Seth Klein speaks at the Press Conference from the Future on March 12. (photo by Lorne Mallin)
On March 12, hundreds turned out for a creative event that imagined what could be accomplished by 2025 with climate movement leaders in government.
“With the money that would have gone to piping some of the worst oil in the world to the West Coast, we have instead unleashed a wave of investment in healthy people and healthy land,” Kukpi7 Judy Wilson told A Press Conference from the Future in front of Vancouver Public Library’s central branch.
Wilson, secretary-treasurer of the Union of British Columbia Indian Chiefs, was speaking as if the twinning of the Trans Mountain (TMX) pipeline had been scrapped in 2023 and a TMX reparations and healing secretariat had been created.
The press conference event was under the banner of a fictional ministry of just transition presenting an update on new programs and institutions slashing pollution, creating meaningful work, and addressing injustice and inequality in energy, Indigenous rights, housing, transit, public health and more.
There were two Jewish speakers: Seth Klein of the Climate Emergency Unit and filmmaker Avi Lewis as the minister of just transition, as well as Secwépemc/Ktunaxa filmmaker Doreen Manuel, director, Bosa Centre for Film and Animation, Capilano University; Rueben George, Sacred Trust, Tsleil-Waututh Nation; Khalid Boudreau, climate youth activist/organizer; Christine Boyle, Vancouver city councilor; Alison Gu, Burnaby city councilor; and Anjali Appadurai, Sierra Club BC.
Klein, author of A Good War: Mobilizing Canada for the Climate Emergency, spoke as chief executive officer and commissioner of the fictional Just Transition Transfer Agency. “Winning [on emissions reductions] also means leaving no one behind,” he said, “especially the regions that have long relied on revenue and jobs from oil and gas.”
Klein said that, like the Bank of Canada’s qualitative easing policies in the first year of the COVID-19 pandemic, the just transition could be financed in a similar way.
“Most of that year, the Bank of Canada was buying up federal government securities to finance the COVID emergency response to the tune of $5 billion every week for a year,” said Klein. “Once we embedded our climate emergency goals within the mandate of the Bank of Canada, the bank proceeded to do this again for a mere four weeks a year, generating $20 billion for climate and just transition programs.”
Lewis said his government is committed to climate action, having carefully studied the conditions and capacities of Canada’s advanced industrial economy. “We conducted an inventory of our conversion needs to determine how many heat pumps, solar arrays, wind farms and electric buses we needed to electrify virtually everything and end our reliance on fossil fuels,” he said.
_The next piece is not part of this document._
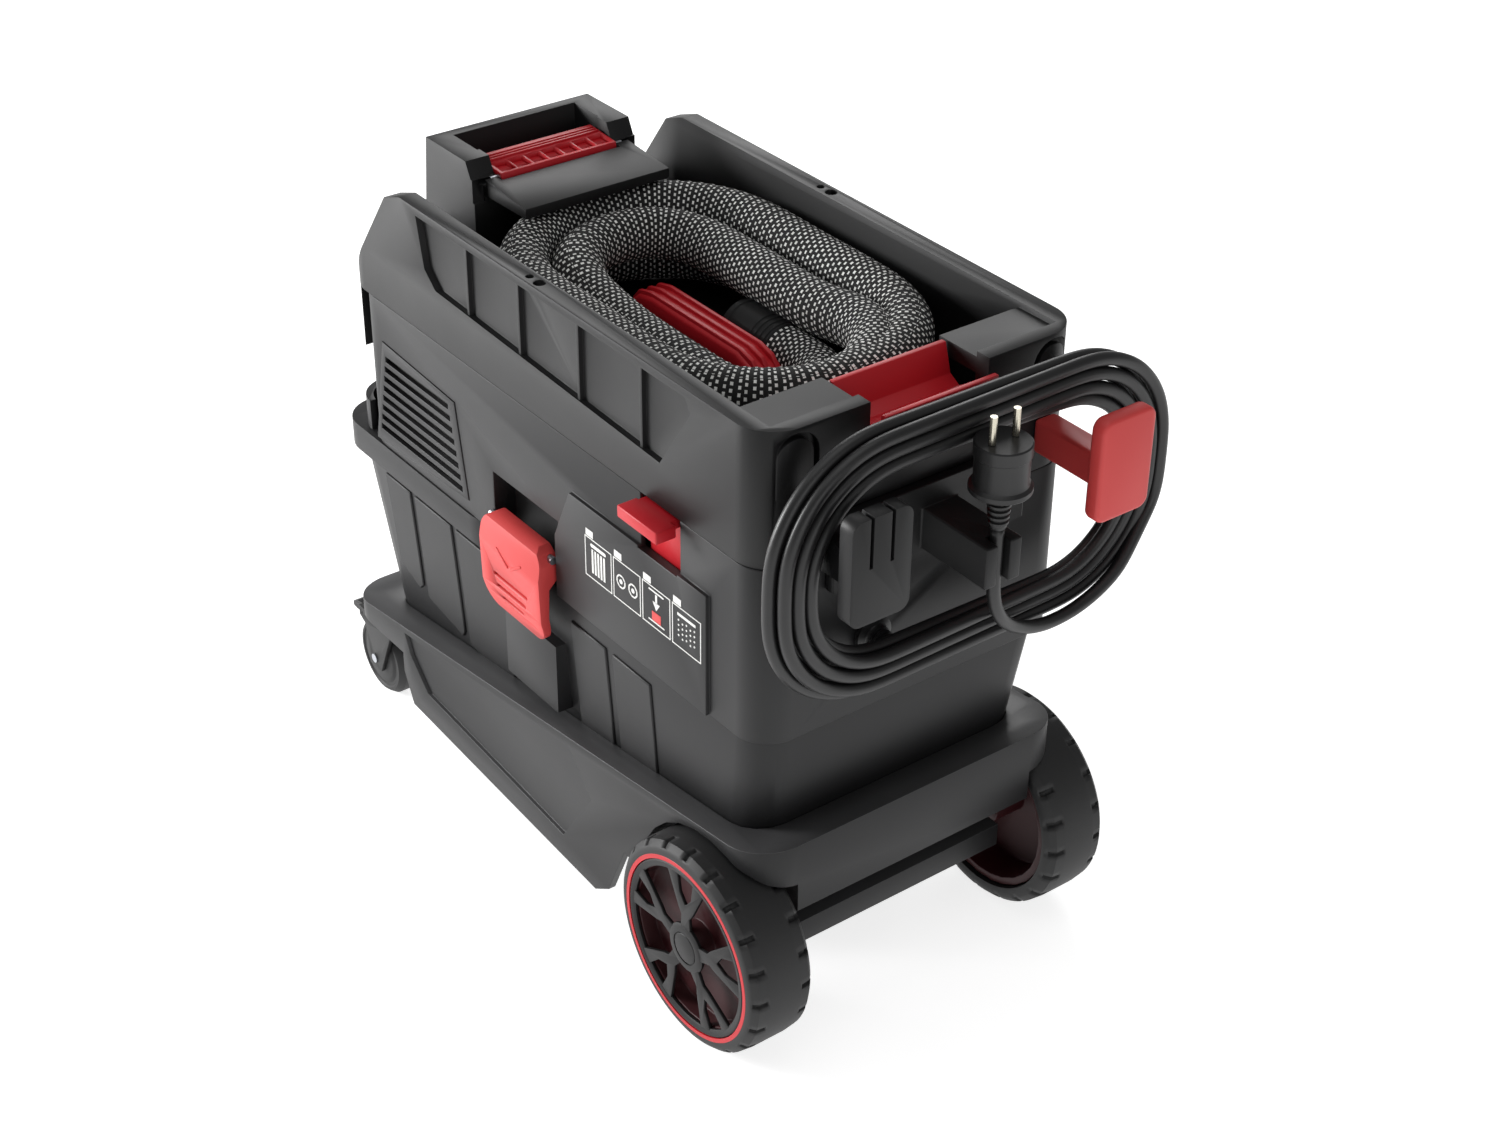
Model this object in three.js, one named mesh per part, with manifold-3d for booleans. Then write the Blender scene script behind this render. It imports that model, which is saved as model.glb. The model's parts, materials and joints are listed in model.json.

Lewis encouraged the audience to make the future presented in the event happen. “Do you want to live in this future? Are we ready to fight for this future? Because this future we described here today is the work of all of us – the fruits of our imagination and struggle – and that’s what we came here today to commune around: the future we can build together.”
Manuel, portraying the chair of the land back secretariat, updated progress of an imagined Land Back Act, whose goal is “to reverse the land theft that underlies the colonial nation state of Canada. That means that 80% is being systematically returned to Indigenous jurisdiction.”
After the speakers, and entertainment by the Carnival Band, volunteers engaged members of the audience on their thoughts and feelings about the climate emergency.
The March 12 event was part of a national day of action calling for the passage of a national Just Transition Act.
“The Just Transition Act is the most important missing piece of climate legislation in Canada and it needs to pass this sitting of the House of Commons,” said Katie Rae Perfitt, senior organizing specialist with 350.org, one of the press conference’s sponsoring organizations.
“We cannot tackle the climate crisis without rapidly phasing out fossil fuels,” said Perfitt. “Canadians deserve immediate action from our federal government to make that shift happen in a way that puts workers and communities first.”